A Different Kind of Bubble

This newspaper prints columns talking about the famous “Colgate bubble” that exists, protecting Colgate from the harsh realities of the world and, in return, preventing Colgate students from experiencing it.

This isolation has lead to a new kind of bubble that affects everyone on campus: an intellectual bubble. A few events (or lack thereof) last week, including columns from your paper, have made it painfully clear that such an intellectual bubble exists.

Or perhaps I should call it the Priorities Bubble. I find it hard to believe, and frankly disgusting, that last week we had none, not one, publicized event commemorating 9/11. We had one memorial service that was neither publicized nor discussed.

Campus distributions do not count as publicizing an event. Yet coming up we’ll have an entire week dedicated to, ultimately, a poor bigoted soul scribbling some words on a bathroom stall. Now perhaps that event and others like it should be discussed, yet I find it odd that an entire week is dedicated to diversity at Colgate (which already has many such events) and absolutely nothing on Veteran’s Day or September 11.

Of course, here at Colgate we have the “move on” mentality. We do not like to discuss things that challenge our worldview. We can get Tony Blair or Michael Steele or the Dalai Lama to come and praise the “leadership” that we here at Colgate apparently possess (though few people have lead someone other than a few other students). But when was the last time we invited a returning veteran of the Iraq/Afghanistan war from the Syracuse area and honored him for his service, or asked him about his experience?

Not surprisingly, Colgate does not understand the military at all. The “What’s Left” column showed that ignorance by making the suggestion that fighting small groups of terrorists is unimportant to the overall picture, while simultaneously calling for decreased troops and increased use of the Predator Drone.

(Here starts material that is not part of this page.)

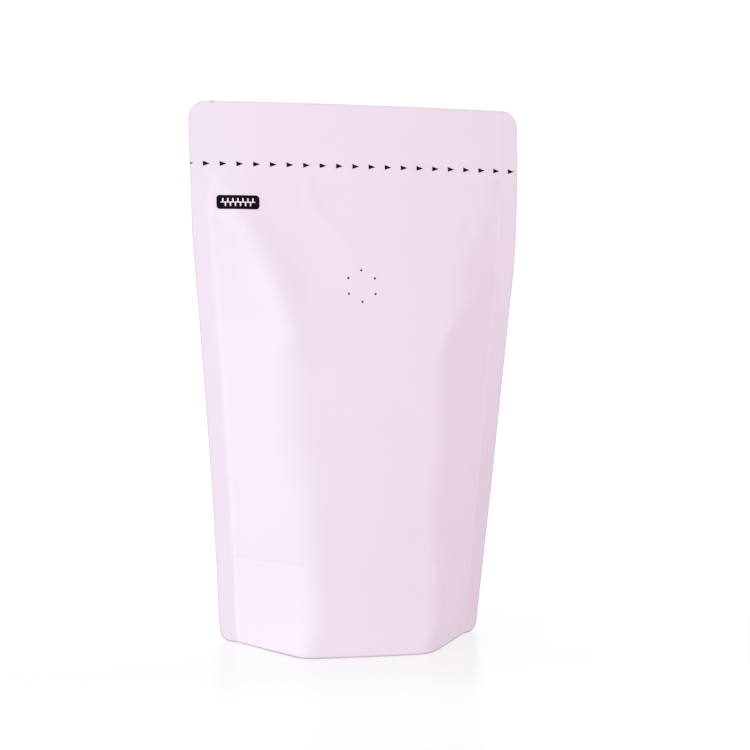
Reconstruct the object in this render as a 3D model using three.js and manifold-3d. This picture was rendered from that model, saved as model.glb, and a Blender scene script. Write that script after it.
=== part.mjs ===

Any reasonable person who knows much at all about the military would realize that these statements contradict themselves. First, it would be abandoning all the lessons learned from Iraq, as our troops do not just fight but also bring humanitarian relief and establish relationships as well as provide security for the people of Afghanistan.

Second, the author, and many assume, that our troops are always on the defensive, when the opposite is more often true. We need more troops in order to root out those small groups.

Third, only people can build relationships with people, and those relationships provide us with most of our tips on the all-important terrorist leaders. We therefore need more troops in order to contact more civilians and figure out what they need.

Fourth, those terrorist leaders that the author is so focused on also hide in small groups: therefore we must engage and destroy them in order to defeat the movement.

Fifth, one wonders how we are supposed to increase usage of the Predator Drone if we don’t have the troops to launch it: you cannot simply launch it from a base and expect it to be useful. You must have targets, and this means boots on the ground acting as scouts, observers and cleanup parties.

Finally, our goal in Afghanistan is not simply to kill the leaders, but to capture them in order to prevent the movement from growing. That is something only boots can do.

This sort of intellectual bubble is rampant not just in terms of ignorance of modern situations but other intellectual ideals. Instead of speculating on what we can do, or reading facts online, we should discuss those facts with experts.

Yet each year we get the same sort of speakers about politics, be it from the right or the left, and either never learn from them, or never listen to them or invite just the same kind of person back a few weeks later. So rarely do we get speakers who talk about subjects that we know nothing about.